If in this sense Eureka – as Marr observes – is the motto ‘readers, researchers and collectors all live by’, it also provides the unifying theme of the State Library’s centenary exhibition. Here, the Library gives us a tapestry of one hundred items great and small chosen to reflect – as Neville puts it – the power of objects to say things about the past and the present. Some may object to the frank eclecticism of this exhibition, the apparent random selection of disparate objects and of different materials across time and geographic space: a Book of Hours from northern France (late fifteenth century); Josiah Wedgwood’s Sydney Cove Medallion (1789); Lachlan Macquarie’s collector’s chest with natural specimens (c.1818); Joseph Backler’s gloomy portrait of Sarah Cobcroft (1856); the first of a handful of issues of The Australian Abo Call: The Voice of the Aborigines (1938); the first edition (and the author’s own copy) of Donald Horne’s The Lucky Country (1964); and a collection of unsolicited mail received at one Australian home on the northern beaches of Sydney (2007), to select a few at random.

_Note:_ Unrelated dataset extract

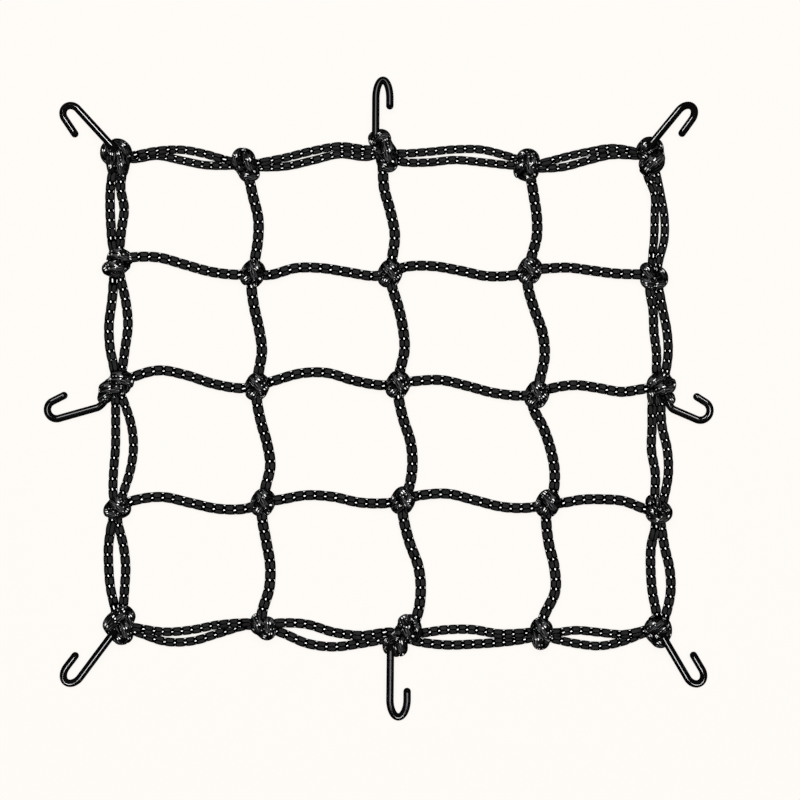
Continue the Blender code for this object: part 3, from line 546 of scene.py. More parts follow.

But as curator Paul Brunton has remarked, the Library was looking for the way in which it might fully represent the range and diversity of the Mitchell collection: its chronological and geographic span; the sheer variety of materials; the emphasis on collecting records of contemporary life, as well as those of the past; and the determination to document all aspects of the Australian experience, not just the lives of the famous and notorious.

Against these benchmarks, the exhibition tells an entertaining and absorbing story. It offers up some of the great and familiar treasures and introduces some new and unexpected ones; and it asks its audience to engage with the modern-day successors of David Scott Mitchell, to think about the ways in which Australian life and experience is recorded, collected and understood. Like Marr’s ‘Eureka moment’ in the reading room, this exhibition is about discovery. Democratic in its reach, in each of the individual exhibits and stories, this celebratory survey exhibition presents a rich and lively succession of ‘Eureka moments’, which are also handsomely illustrated in this delightful catalogue.